Directive: Locate every line in the records below that holds the word "True" and return each one.

::::::

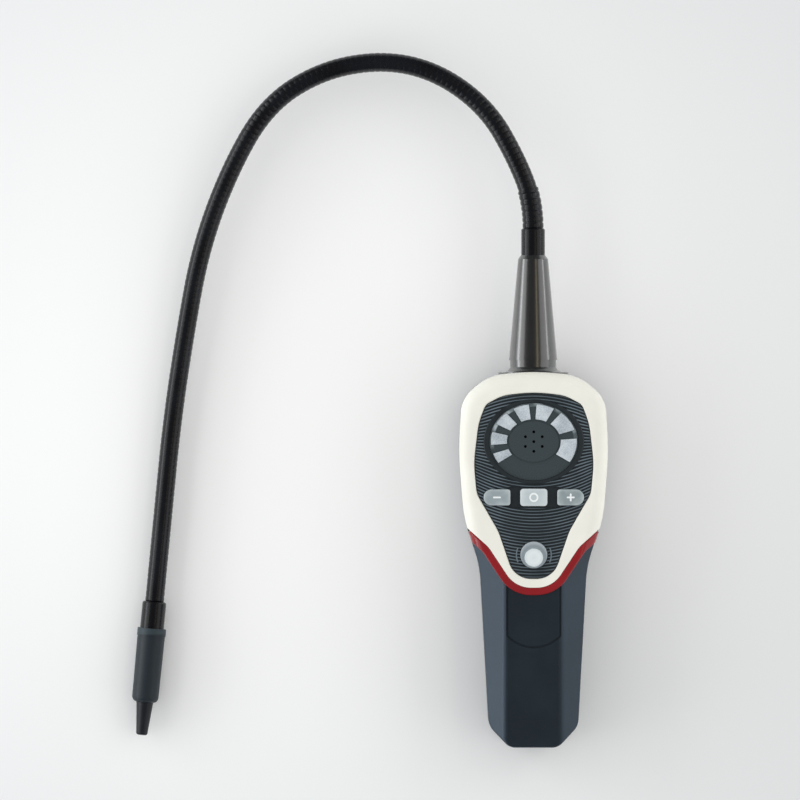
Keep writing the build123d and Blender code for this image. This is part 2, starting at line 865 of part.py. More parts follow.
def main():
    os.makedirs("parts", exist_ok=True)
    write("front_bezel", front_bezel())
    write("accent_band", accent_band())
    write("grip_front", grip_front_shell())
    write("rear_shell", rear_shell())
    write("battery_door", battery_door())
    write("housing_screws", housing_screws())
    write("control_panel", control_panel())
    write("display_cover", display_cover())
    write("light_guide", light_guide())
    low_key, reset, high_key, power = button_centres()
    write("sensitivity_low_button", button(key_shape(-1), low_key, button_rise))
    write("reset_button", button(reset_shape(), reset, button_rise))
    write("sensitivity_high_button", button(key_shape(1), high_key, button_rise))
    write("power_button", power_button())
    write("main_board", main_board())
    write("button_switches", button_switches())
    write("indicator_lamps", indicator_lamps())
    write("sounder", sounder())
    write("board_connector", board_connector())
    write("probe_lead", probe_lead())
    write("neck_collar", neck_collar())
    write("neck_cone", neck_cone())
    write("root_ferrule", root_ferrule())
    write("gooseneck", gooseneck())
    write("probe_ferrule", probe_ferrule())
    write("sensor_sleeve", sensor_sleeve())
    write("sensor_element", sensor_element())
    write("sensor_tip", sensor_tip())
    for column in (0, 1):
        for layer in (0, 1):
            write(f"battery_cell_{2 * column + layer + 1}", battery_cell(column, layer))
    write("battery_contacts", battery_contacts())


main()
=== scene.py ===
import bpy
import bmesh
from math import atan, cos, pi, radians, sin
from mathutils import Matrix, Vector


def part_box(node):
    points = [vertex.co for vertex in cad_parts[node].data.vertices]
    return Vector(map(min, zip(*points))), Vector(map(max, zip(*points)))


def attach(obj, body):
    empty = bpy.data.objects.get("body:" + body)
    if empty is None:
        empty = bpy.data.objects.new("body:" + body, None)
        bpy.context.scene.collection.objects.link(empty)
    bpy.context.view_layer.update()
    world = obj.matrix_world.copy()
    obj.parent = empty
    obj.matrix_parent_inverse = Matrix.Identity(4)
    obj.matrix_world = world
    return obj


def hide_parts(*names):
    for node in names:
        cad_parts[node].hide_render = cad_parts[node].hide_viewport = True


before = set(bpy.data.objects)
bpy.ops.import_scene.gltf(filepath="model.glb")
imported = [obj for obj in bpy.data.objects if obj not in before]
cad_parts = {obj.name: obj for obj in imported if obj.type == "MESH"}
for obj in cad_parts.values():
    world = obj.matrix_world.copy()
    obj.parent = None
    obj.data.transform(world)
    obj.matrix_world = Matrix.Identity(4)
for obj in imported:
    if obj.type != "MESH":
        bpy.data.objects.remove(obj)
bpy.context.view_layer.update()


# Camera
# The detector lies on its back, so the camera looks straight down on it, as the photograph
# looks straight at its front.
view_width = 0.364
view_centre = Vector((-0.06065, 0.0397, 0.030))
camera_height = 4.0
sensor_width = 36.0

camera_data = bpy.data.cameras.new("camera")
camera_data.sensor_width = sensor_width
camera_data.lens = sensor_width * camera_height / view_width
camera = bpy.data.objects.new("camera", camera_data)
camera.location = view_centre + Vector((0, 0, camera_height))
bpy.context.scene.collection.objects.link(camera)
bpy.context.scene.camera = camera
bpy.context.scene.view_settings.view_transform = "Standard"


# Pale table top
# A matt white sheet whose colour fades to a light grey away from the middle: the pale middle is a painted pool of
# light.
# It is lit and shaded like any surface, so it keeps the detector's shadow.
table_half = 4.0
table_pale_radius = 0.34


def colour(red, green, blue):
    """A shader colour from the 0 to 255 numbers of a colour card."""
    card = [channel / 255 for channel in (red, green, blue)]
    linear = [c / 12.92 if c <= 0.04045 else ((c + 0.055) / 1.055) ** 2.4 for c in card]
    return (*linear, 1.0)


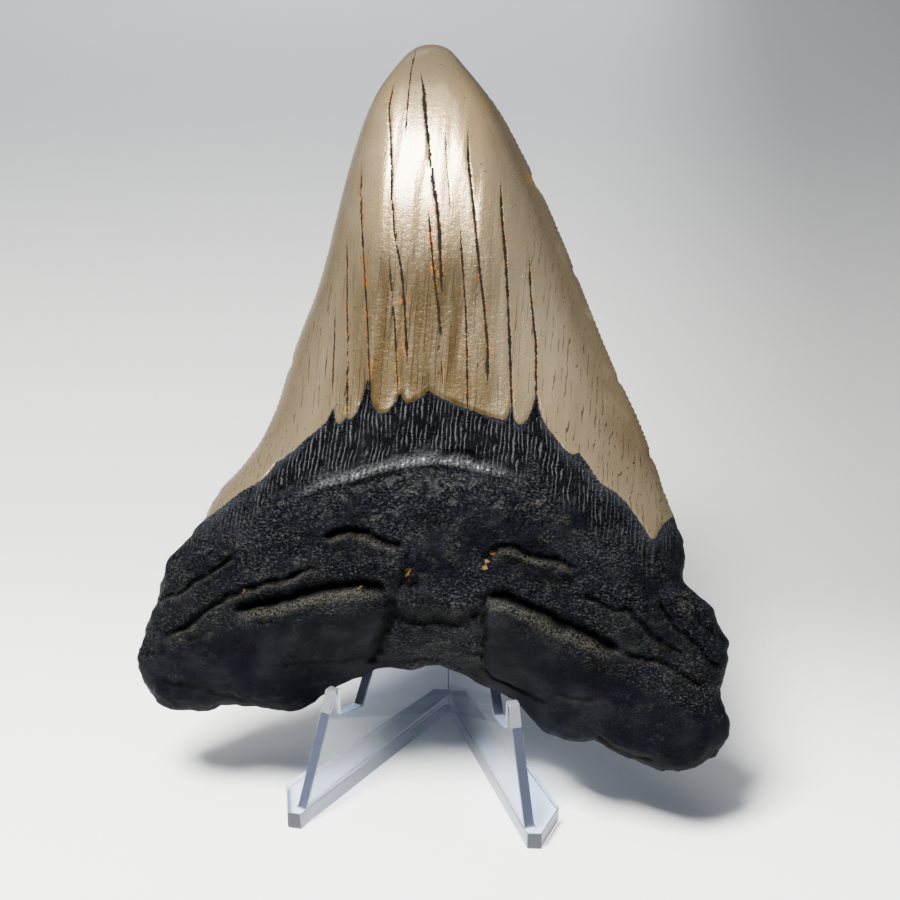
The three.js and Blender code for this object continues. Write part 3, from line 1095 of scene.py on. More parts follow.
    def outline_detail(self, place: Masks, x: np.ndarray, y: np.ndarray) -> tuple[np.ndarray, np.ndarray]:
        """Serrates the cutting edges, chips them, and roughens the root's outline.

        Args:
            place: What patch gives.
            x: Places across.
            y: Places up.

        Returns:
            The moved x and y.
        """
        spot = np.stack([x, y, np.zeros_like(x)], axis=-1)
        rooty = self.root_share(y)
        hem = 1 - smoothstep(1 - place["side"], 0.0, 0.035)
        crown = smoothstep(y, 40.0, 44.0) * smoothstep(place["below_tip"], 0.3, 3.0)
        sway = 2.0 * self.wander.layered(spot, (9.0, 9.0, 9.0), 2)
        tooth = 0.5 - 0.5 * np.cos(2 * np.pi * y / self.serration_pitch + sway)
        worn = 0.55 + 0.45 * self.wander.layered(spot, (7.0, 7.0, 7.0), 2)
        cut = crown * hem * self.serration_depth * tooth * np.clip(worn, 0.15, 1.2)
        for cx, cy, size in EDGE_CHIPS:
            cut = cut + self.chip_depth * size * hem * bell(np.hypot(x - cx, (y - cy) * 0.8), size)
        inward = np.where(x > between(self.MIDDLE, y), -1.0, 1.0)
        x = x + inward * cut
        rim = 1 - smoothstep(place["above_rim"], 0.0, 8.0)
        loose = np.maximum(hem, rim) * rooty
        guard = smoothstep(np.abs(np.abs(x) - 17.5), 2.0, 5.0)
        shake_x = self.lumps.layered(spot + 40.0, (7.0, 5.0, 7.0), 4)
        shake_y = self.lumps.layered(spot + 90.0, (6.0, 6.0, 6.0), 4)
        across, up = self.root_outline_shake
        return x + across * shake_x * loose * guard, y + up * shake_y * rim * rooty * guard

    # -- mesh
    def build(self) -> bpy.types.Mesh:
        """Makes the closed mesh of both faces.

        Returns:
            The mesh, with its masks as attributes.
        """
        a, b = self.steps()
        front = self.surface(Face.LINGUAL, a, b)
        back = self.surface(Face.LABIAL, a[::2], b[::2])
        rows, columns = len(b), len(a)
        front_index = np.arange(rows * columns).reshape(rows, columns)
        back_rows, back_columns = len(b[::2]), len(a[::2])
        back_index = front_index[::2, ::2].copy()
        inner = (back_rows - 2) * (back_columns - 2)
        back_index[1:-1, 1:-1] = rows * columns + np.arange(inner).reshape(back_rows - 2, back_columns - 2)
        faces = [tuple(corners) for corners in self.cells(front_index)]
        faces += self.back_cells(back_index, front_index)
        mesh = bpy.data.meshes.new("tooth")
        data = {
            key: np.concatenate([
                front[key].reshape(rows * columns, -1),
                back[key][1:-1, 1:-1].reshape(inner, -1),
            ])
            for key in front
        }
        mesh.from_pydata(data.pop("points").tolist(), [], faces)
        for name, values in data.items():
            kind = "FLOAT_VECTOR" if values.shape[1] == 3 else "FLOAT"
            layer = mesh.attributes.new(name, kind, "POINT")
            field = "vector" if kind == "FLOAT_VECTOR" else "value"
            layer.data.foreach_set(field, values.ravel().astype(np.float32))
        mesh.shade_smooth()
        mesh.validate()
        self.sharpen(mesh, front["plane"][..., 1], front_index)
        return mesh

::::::

Task result:
    os.makedirs("parts", exist_ok=True)
        cad_parts[node].hide_render = cad_parts[node].hide_viewport = True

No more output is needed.